As this man made his way up a mountain, he was dying. He'd been beaten and shot and he was soon to fall and become a frozen corpse on the mountain. His body would lie there for over 5,000 years and later would be studied meticulously so that the story of his life would be known down to the last meal he ate and the time he ate it. Intense interest in his life and death continues and occasionally new tidbits of information about him make it into major news outlets.

It is a great irony that this one man, who lived a fairly simple life thousands of years ago is of such interest while the rest of us are of so little. It is likely the fact that he was alone, likely murdered, and provided academics with a focus for their attention that creates such scrutiny. The rest of us... well, there are just so many of us now and we all have a story and multiple ways with which to tell it so we are lost in the shuffle. Unless we titillate, mystify, or incite, no one cares about the stories we tell, the ideas we hold, or what we last ate for dinner.

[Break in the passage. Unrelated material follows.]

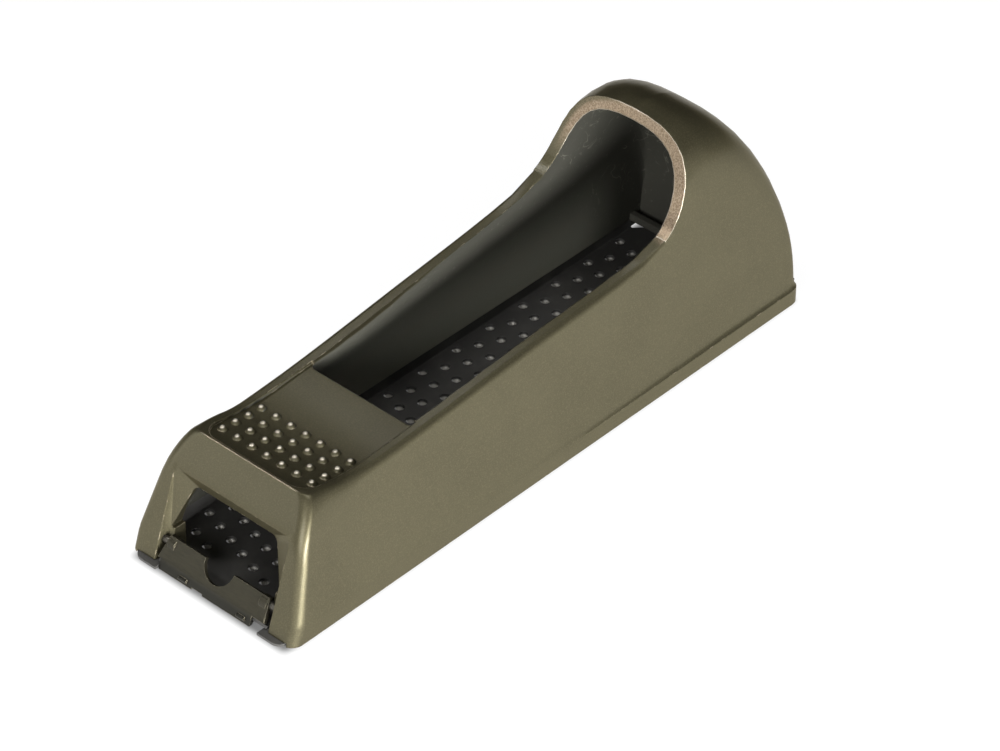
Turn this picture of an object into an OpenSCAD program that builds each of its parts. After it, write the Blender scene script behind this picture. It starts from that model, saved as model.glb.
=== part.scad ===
// Palm-size rasp plane: a cast body over a pressed, perforated rasp blade.
// Toe at -X, heel at +X, tips of the teeth on z = 0.

/* [Body] */
// Length of the casting along its base
body_length = 156.2; // [140:0.2:175]
// Width of the casting at its base
body_width = 46.4; // [45:0.2:52]
// Height of the finger pad's front edge
toe_height = 28.9; // [26:0.1:32]
// Height of the hood that covers the palm
hood_height = 55.9; // [52:0.2:64]
// Thickness of the cast wall
wall = 2.8; // [2:0.1:3.4]
// Lean of the front face from upright
face_lean = 19; // [14:1:24]
// Lean of the brow between the window and the finger pad
brow_lean = 36; // [28:1:42]
// Height where the front face turns into the brow
brow_z = 22; // [20:0.5:24]
// Draft of the side walls at the toe
toe_draft = 11; // [8:0.5:13]
// Draft of the side walls beside the finger pad
pad_draft = 16.5; // [14:0.5:18]
// Draft of the side walls at the heel
heel_draft = 4; // [3:0.5:8]
// Height of the skirt round the base
skirt_height = 3.7; // [3:0.1:4.5]
// How far the skirt stands out from the side at the heel
skirt_step = 0.9; // [0.4:0.1:1.2]
// Radius of the upright corners at the toe
toe_corner = 2.8; // [2:0.2:5]
// Radius of the upright corners at the heel
heel_corner = 3; // [2:0.5:6]

/* [Palm opening] */
// Length of the finger pad from the toe to the opening
pad_length = 43.6; // [40:0.2:48]
// Distance from the heel back to where the rim turns up into the hood
hood_length = 40.6; // [36:0.2:44]
// Lowest height of the rim, behind the finger pad
rim_low = 27.1; // [25:0.1:28.5]
// Height of the rim where it turns up
rim_high = 36.1; // [34:0.1:40]
// How far the mouth of the hood leans back over the turn
mouth_run = 10.6; // [8:0.2:13]

/* [Finger pad] */
// Width of the lip between the brow and the pad
pad_lip = 0.6; // [0.5:0.1:2]
// Run of the slope from the pad's front edge down to its floor
pad_slope = 15; // [10:0.5:18]
// Depth of the pad below its rim
pad_depth = 0.8; // [0.6:0.1:1.5]
// Half of the pad's width
pad_half = 14.5; // [13:0.1:15]
// Radius of the pad's front corners
pad_corner = 4.5; // [3:0.5:8]
// Bumps across the pad
bumps_across = 7; // [5:1:8]
// Rows of bumps along the pad
bump_rows = 4; // [2:1:5]
// Distance of the first row of bumps behind the toe
bump_in = 17.2; // [17:0.1:19]
// Spacing of the bumps across
bump_pitch = 4.16; // [3.4:0.02:4.3]
// Spacing of the rows
row_pitch = 3.6; // [3:0.1:4]
// Radius of a bump
bump_r = 1.15; // [0.8:0.05:1.4]

/* [Front window] */
// Height of the window's top edge
window_top = 18.8; // [17:0.1:20]
// Half of the window's width at its top
window_half = 11.4; // [10:0.1:12.4]
// Spread of the window's sides from upright, going down
window_spread = 20; // [14:1:24]
// Radius of the window's top corners
window_corner = 2.2; // [1:0.1:3]
// Half of the width of the bevelled frame round the window
frame_half = 16.2; // [15.7:0.1:16.6]
// How far the bevelled frame rises above the window
frame_rise = 3.1; // [1.6:0.1:3.4]
// Depth of the bevel
frame_depth = 2; // [1:0.1:2.6]
// Half of the width between the legs
leg_half = 15.4; // [15.2:0.1:15.6]
// Height of the ledges that carry the pivot pins
ledge_z = 8.2; // [7.9:0.1:8.6]

/* [Blade] */
// Width of the blade over its folded sides
blade_width = 42; // [40:0.1:42.4]
// Thickness of the blade's sheet
sheet = 0.6; // [0.5:0.05:0.8]
// Height of a tooth below the sheet
tooth_height = 0.9; // [0.6:0.05:1.2]
// Height of the folded sides above the sheet's underside
fold_height = 3.8; // [3:0.1:4.4]
// Radius of a tooth's hole
hole_r = 1.1; // [0.8:0.05:1.3]
// Spacing of the teeth in one row along the blade
tooth_pitch = 10.5; // [9:0.1:12]
// Spacing of the rows of teeth across the blade
tooth_row = 2.33; // [2.2:0.01:2.8]
// Shift of each row of teeth against the one before
tooth_shift = 6; // [5:0.1:7]
// Distance from the toe to the first teeth
teeth_in = 10.6; // [10:0.2:15]
// Distance from the heel to the last teeth
teeth_out = 8.5; // [7.5:0.5:14]
// Width of the heel tab that hooks behind the cast bar
heel_tab = 24; // [16:1:30]
// Chamfer of the blade's heel corners
heel_chamfer = 2; // [1.5:0.1:4]
// How far the blade's toe corners reach ahead of the casting
toe_reach = 1.2; // [0.8:0.1:1.6]
// Radius of the blade's toe corners
toe_round = 2.5; // [1.5:0.1:3]

/* [Clip] */
// Width of the clip at its top edge
clip_width = 28; // [26:0.1:28.4]
// Width of the clip at its lower bend
clip_foot = 30; // [28.4:0.1:30]
// Thickness of the clip's plate
clip_sheet = 1; // [0.8:0.1:1.1]
// Distance of the plate's lower bend behind the toe of the casting
bend_in = 0.3; // [0.2:0.1:0.5]
// Height of the lower bend
bend_z = 3.2; // [3:0.1:3.4]
// How far the foot of the clip's lip stands ahead of the casting
foot_out = 0.5; // [0.3:0.1:0.6]
// Distance of the plate's top edge behind the toe of the casting
edge_in = 3.2; // [3:0.1:3.4]
// Height of the plate's top edge
edge_z = 7.5; // [7.2:0.1:7.7]
// Radius of the half-round notch in the top edge
notch_r = 4; // [3:0.1:4.2]
// Distance of the pivot behind the toe of the casting
pivot_in = 3.4; // [3.3:0.1:3.7]
// Height of the pivot
pivot_z = 5.6; // [5.5:0.1:5.8]
// Diameter of the pivot pins
pin_d = 1.8; // [1.4:0.1:1.8]
// Radius of the clip's knuckles
knuckle_r = 1.6; // [1.5:0.1:1.9]
// Width of a knuckle
knuckle_w = 1.8; // [1.4:0.1:2]
// Width of each hook
hook_width = 5; // [3:0.5:6]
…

People don't seem to be curious about each other anymore. We all compete with glowing screens, brains conditioned by 140-character line limits, and exaggerated and enhanced content. Photos are made with HDR so colors are brighter and more colorful than reality. The world is one we search while holding a cell phone in hand so we can see imaginary characters superimposed on it. People are often just mirrors into which we can see ourselves reflected. Normal people aren't interesting, unless they do something shocking or something shocking is done to them.

So, nobody cares about my stories or what I have to say. I am not a needle in a haystack, but just another bit of straw in the stack. Of course, so was Otzi. He was likely pretty average until the right people found him and had an interest in his story. I put my words and experiences out there, in case there are any people who find me and are interested in my stories - real ones, not fiction. The worst that can happen is that I stay frozen and hidden on the mountain, never to be found, and my stories never heard.